Expected results of taking an advanced course are listed as: "An increased ability to perceive and operate deliberately in physical space and time; a freedom from the resistances of life; an increased personal sense of realness; the ability to discover the how-to's of success; a greater experience of integrity _ alignment of one's actions and intentions."

In the United States, the beginning program costs $2,000 and has three levels of achievement. Those who complete the first level are called Avatars. Second level graduates are Masters; and the highest level graduates become Avatar Wizards.

"We basically show people how their experiences are connected to their beliefs," Palmer said. "I'm sure there are a lot of Avatar graduates who believe the Bible, but also some who believe in Buddhism.

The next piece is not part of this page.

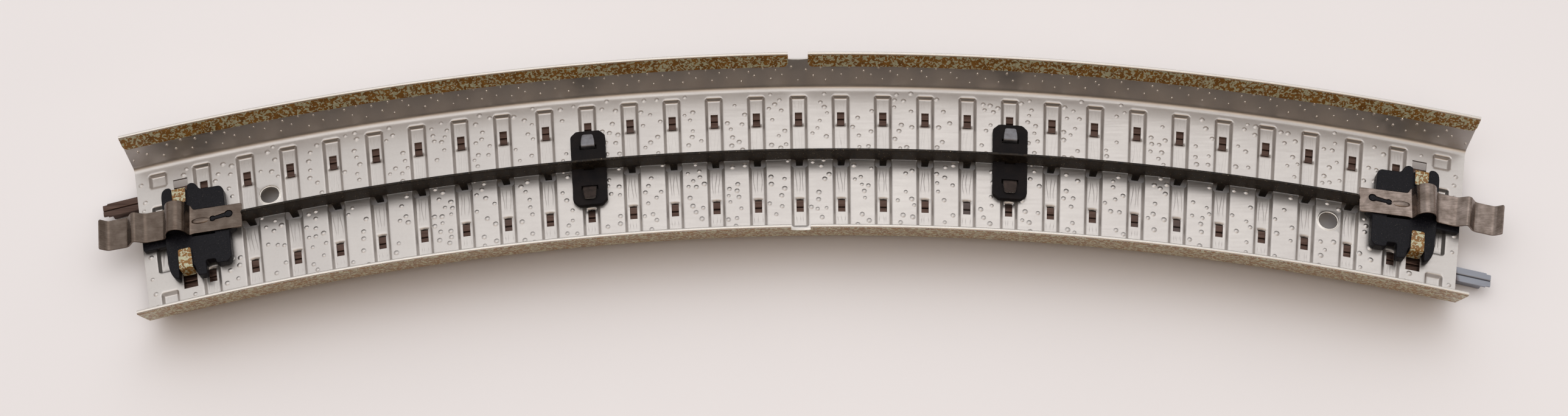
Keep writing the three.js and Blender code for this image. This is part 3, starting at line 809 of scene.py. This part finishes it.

"Avatar doesn't get into what a person should believe. It just shows a person the connection between what they believe and what they are experiencing in life, and if they want to change that, how to go about doing it."

Palmer, 56, said the Avatar philosophy is gaining more popularity among teachers in public and private schools.

"We've had lots of teachers come through our program," he said. He said several public school teachers in Florida take the course, but could not provide names.

"Schoolteachers are just trying to make their talents as good as they can," Palmer said. "It's not that they are promoting any belief system. Maybe they are, but they are not promoting a belief system called Avatar."

Palmer said he spent 10 years in Scientology from 1972-82. He left the organization because "I think I just grew out of it," he said.

Between 1984-88, Palmer said he conceived Avatar, the culmination of his religious, educational and spiritual life experience which includes Sakya Buddhism, yoga, the Methodist church and degrees in Taoism and psychology from Ithaca College in Ithaca, N.Y.

"I would say the Scientology influence on Avatar is small," Palmer said. "The difference is one is a religion and the other is just a self-development program. There are no scriptures in Avatar."